1. Creating an Abstract Class in C#
From a C# point of view,
you can create abstract classes, which contain placeholders for methods
that need to be present when actual instances of the class need to be
created. Look at the following code:
public abstract class AbstractSprite
{
public abstract void Draw (SpriteBatch spriteBatch);
}
This is a very simple abstract class called AbstractSprite that contains a single Draw method. You would not be able to create an instance of the AbstractSprite class. If you tried as follows, the compiler would reward you with an error:
AbstractSprite s;
s = new AbstractSprite(); // would cause a compilation error
The Draw method is not actually present in the class—it is an abstract placeholder. It is saying to the compiler, "A class that extends AbstractSprite must have a Draw method if you want to make an instance of it."
You could think of an
abstract class as a really strict family business. To join the business,
you have to be related to someone already in it and be able to do all
the things that the business needs. Members of the AbstractSprite business must have a Draw method and be a child of a class in the hierarchy that has AbstractSprite at the base.
2. Extending an Abstract Class
The idea of an abstract class is that it provides a template of
behaviors that are required in all the children of the class. We can
create a child class called MySprite
that satisfies these requirements. In fact, XNA Game Studio makes it
very easy to do this. All you have to do is start typing the class
declaration, then right-click the parent class name. This action brings
up a menu from which you can select the Implement Abstract Class option,
as shown in Figure 1.
When you select the option, an empty child class that contains a placeholder Draw
method is created automatically. If the parent class contained many
abstract methods, the new class would have a placeholder for each. This
is a lovely example of just how an intelligent editor that is aware of
the design of the language you are using can make life much easier for
the programmer. Figure 2 shows how XNA Game Studio fills in the child class started in Figure 1.
The code for MySprite that XNA Game Studio has created allows a program to create an instance of the MySprite class. This is because the MySprite class contains an implementation of the abstract Draw method and therefore fulfills the entry requirements to join the AbstractSprite "club." Here’s the code for this:
public class MySprite : AbstractSprite
{
public override void Draw(SpriteBatch spriteBatch)
{
throw new NotImplementedException();
}
}
The next thing that you would do is fill in the Draw
method with the code that performs the draw behavior for this
particular type of sprite. If you forget to do this, you can still
create instances of the AbstractSprite class and call the Draw method, but the version of Draw shown here throws an exception and stops the program.
An exception is a way
that a program can signal it is unhappy and bring this to the attention
of an exception handler that might be able to sort things out . In these situations, things that you are using have thrown
exceptions when something bad happens (such as trying to load a texture
that isn’t there, or trying to read elements beyond the bounds of an
array). This time it is the other way around, in that the code you are
writing is signaling that something has gone wrong—in this case, that
the programmer has not filled in a placeholder produced by XNA Game
Studio.
3. Designing with Abstract Classes
Abstract classes let
you design a system by working out what a particular kind of object
needs to do and then setting a specification or template to ensure that
all the objects of that kind can do these things. If you were
using abstraction, you would find those behaviors that are common to all
sprites (Draw, Update, BeginGame, and EndGame)

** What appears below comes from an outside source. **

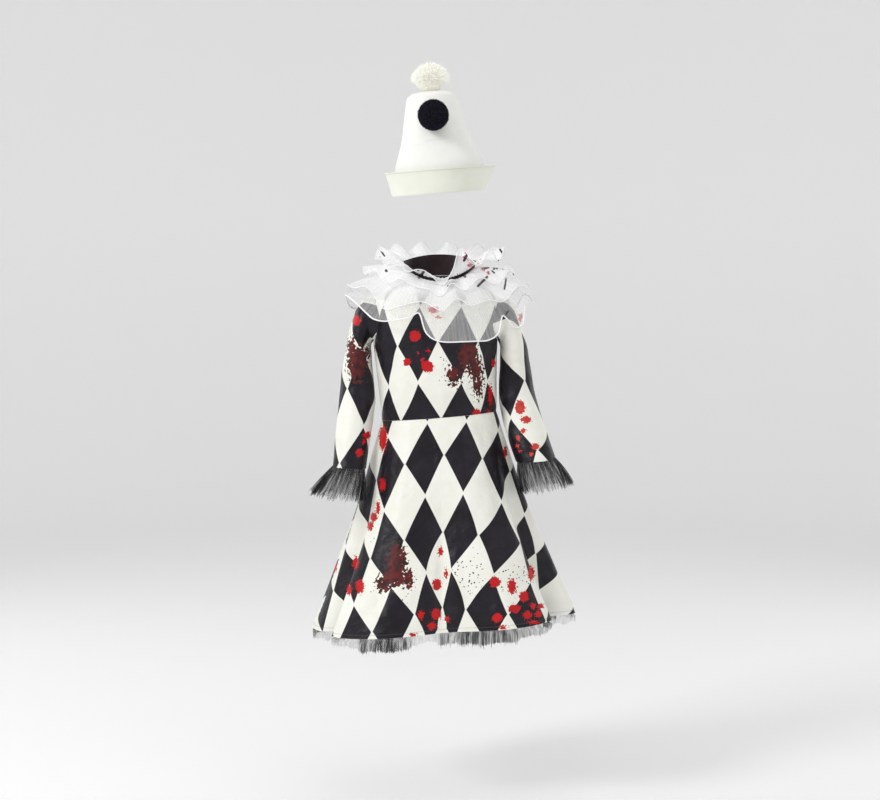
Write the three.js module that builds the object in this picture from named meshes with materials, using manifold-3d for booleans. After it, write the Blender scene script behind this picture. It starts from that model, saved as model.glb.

and put them in an abstract parent class, so you could be sure that all
classes in the sprite hierarchy had those minimum behaviors. The class
could even have some data members and non-abstract methods that could be
used by all the child classes.
Of course, the fact that a class contains a Draw
method does not actually mean that it can draw itself properly. A
properly built system also has some tests that can be applied to objects
to ensure that they really can do what is needed, just like you should
have to pass some kind of interview to join the family business even if
your dad owns the company.
4. References to Abstract Parent Classes
You have seen that it is not possible to create an instance of an abstract class like AbstractSprite. This is because if the program ever needed to perform the Draw
operation on such an object, it would not know what to do. However, you
might find it surprising that you can create references of type AbstractSprite, and in fact, this is a very sensible thing to do. Here’s code that does this:
AbstractSprite anySprite;
anySprite = new MySprite();
anySprite.Draw(spriteBatch);
This code creates a reference called anySprite of type AbstractSprite. It then sets this to a new MySprite instance and calls Draw
on it. You might think that the compiler would take issue with this,
but in fact, it is completely happy. A reference to a parent class can
always refer to any of the child types. This is because a child is
always able to do everything that a parent can. (Note that this is in
direct contradiction to real life, in that none of my children seem to
have inherited my dancing ability—and they are very relieved about
this.)
The compiler knows that an instance of MySprite has a Draw method that can be called when required. This would be true for any child of the AbstractSprite class, although which actual code runs depends on precisely what class is on the end of the reference.
This turns out to be
very useful. You might change the design of your game so that all the
sprites on the display are managed using an array. You would want to
hold a large number of sprites in such an array and not have to worry
about precisely what kind of sprites they are. This can be achieved by
making the array of type AbstractSprite:
AbstractSprite[] screenSprites = new AbstractSprite[100];
This would create an
array that could hold references to 100 sprites, which could be any of
the classes that are in the hierarchy that has AbstractSprite
as its root. Actually, references like this also work with parent
classes that are not abstract, so you could manage the game objects in BreadAndCheese using an array of BaseSprite objects as well.